Sure, some rap attempted to teach lessons, but just as much of it had no interest in heavier matters. Much of the more "political" and message-laden music tapered off before Biggie's album dropped. And I'd argue the turn to pop started with 'The Chronic' and SoundScan.


>Released in 1994, it signalled the true end for the ‘golden
>age’ of hip-hop music. Record companies dropped scores of
>talented artists who didn’t fit into the Diddy-isation of what
>rap had to be and, sure, there were exceptions (Eminem, early
>Jay-Z) but they served more as notable exceptions which only
>underlined the lack of quality hip-hop music that attained
>commercial and critical success.

I disagree with Jay-Z (early or not) being an exception. He fit right in with what the prototypical rapper was to be post-'Ready To Die'.
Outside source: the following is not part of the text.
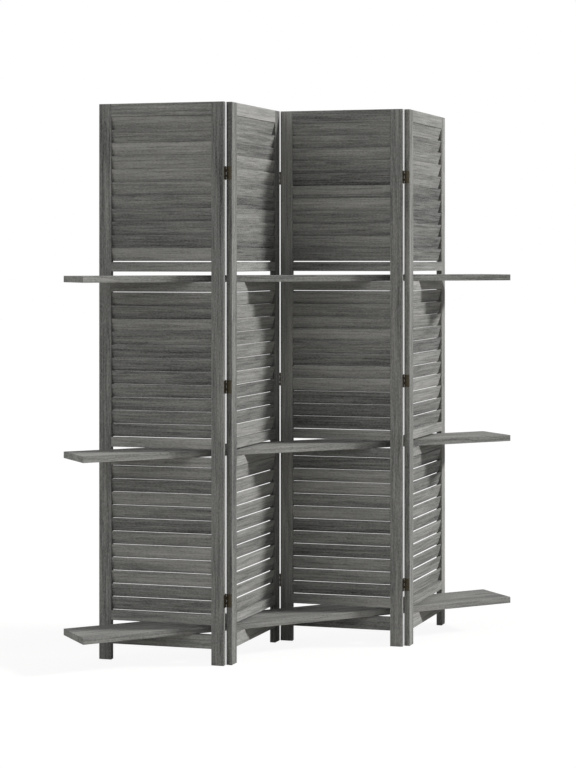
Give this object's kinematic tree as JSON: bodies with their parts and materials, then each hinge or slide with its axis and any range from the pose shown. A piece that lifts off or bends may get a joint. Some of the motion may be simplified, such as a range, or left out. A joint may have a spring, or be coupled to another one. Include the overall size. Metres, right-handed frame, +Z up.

>With Illmatic, he had what many touted as a new
>landmark in modern music but on losing out to BIG at the
>Billboard Awards in 1995, many attendants noted Nas looked
>defeated and visibly deflated. It was his time to achieve the
>commercial greatness that the album deserved but in the end it
>had been overlooked by Bad Boy’s influence on pop culture.
>Illmatic was tighter than Ready To Die – thematically,
>lyrically – but was eventually destined to fail in comparison;
>ultimately lacking the crossover appeal of its rival.

This reads a lot like Questlove's retelling of what he observed at the infamous 1995 Source Awards. Did the writer get his stories crossed, or did a similar loss occur at the Billboard Awards?